Thanks for the replies.

It's six weeks now since Helen passed. I feel worse now than I did during the first couple of weeks. There was so much to do back then, but I got through it all in a kind of daze. Everyone was very kind and sympathetic, saying how well I seemed to be coping etc. Now life has gone back to normal for everyone else, quite naturally, they won't be grieving in the same way that I am. But the feeling that it's somehow become "yesterday's news" is really painful to me.

Part of me just can't accept that Helen's gone forever. I still expect to see her every morning when I wake up. If I make a cup of tea, I get out two cups. I'm always getting caught out like that. I get a claustrophobic, anxious feeling, almost like panic, when the reality hits me yet again.
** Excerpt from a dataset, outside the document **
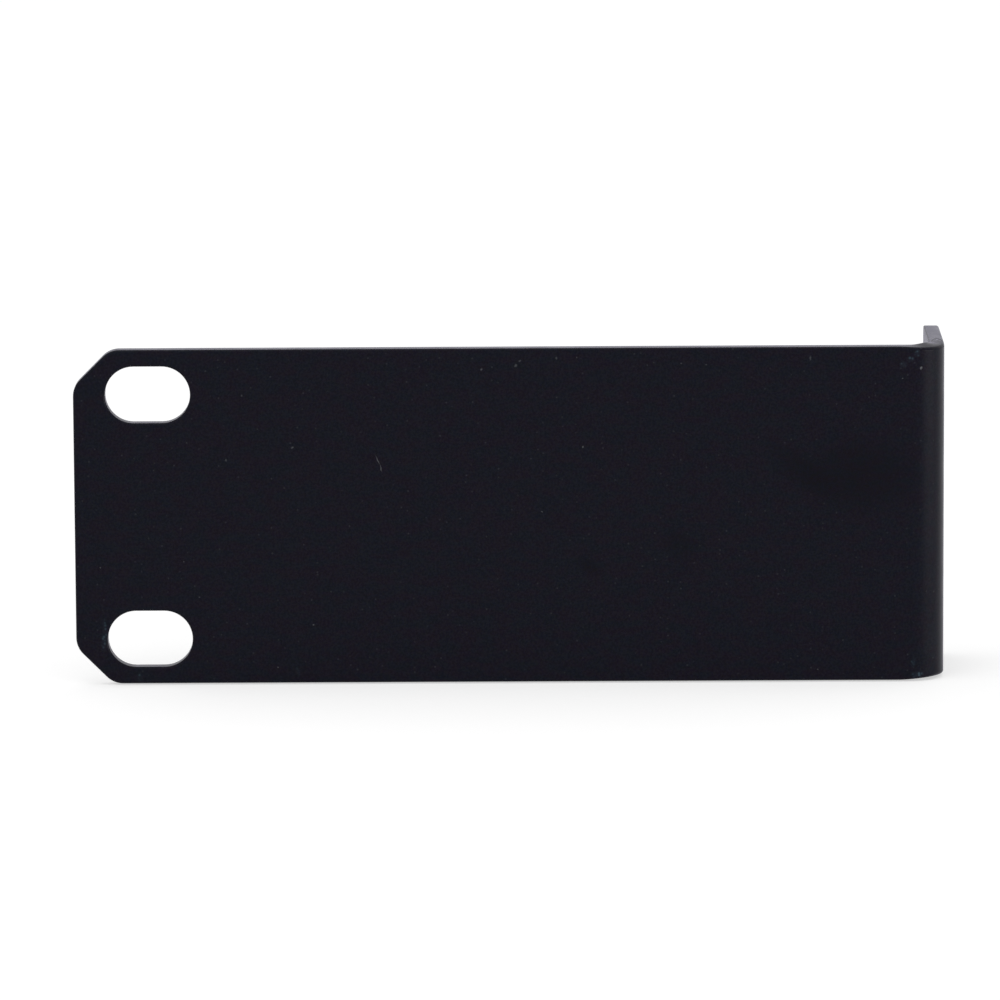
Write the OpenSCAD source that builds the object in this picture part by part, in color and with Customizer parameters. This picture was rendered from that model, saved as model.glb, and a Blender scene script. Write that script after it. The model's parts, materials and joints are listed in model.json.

I've been drinking a lot ever since Helen's last illness when I was drinking vodka just to keep going. I became her full-time carer, and it got very intense towards the end. Now at least I'm not drinking in the day, but get through a bottle or two of wine and a couple of brandies every night. I know this isn't good. Evenings are just horrible though, being so alone in the flat and imagining all the conversations we would be having.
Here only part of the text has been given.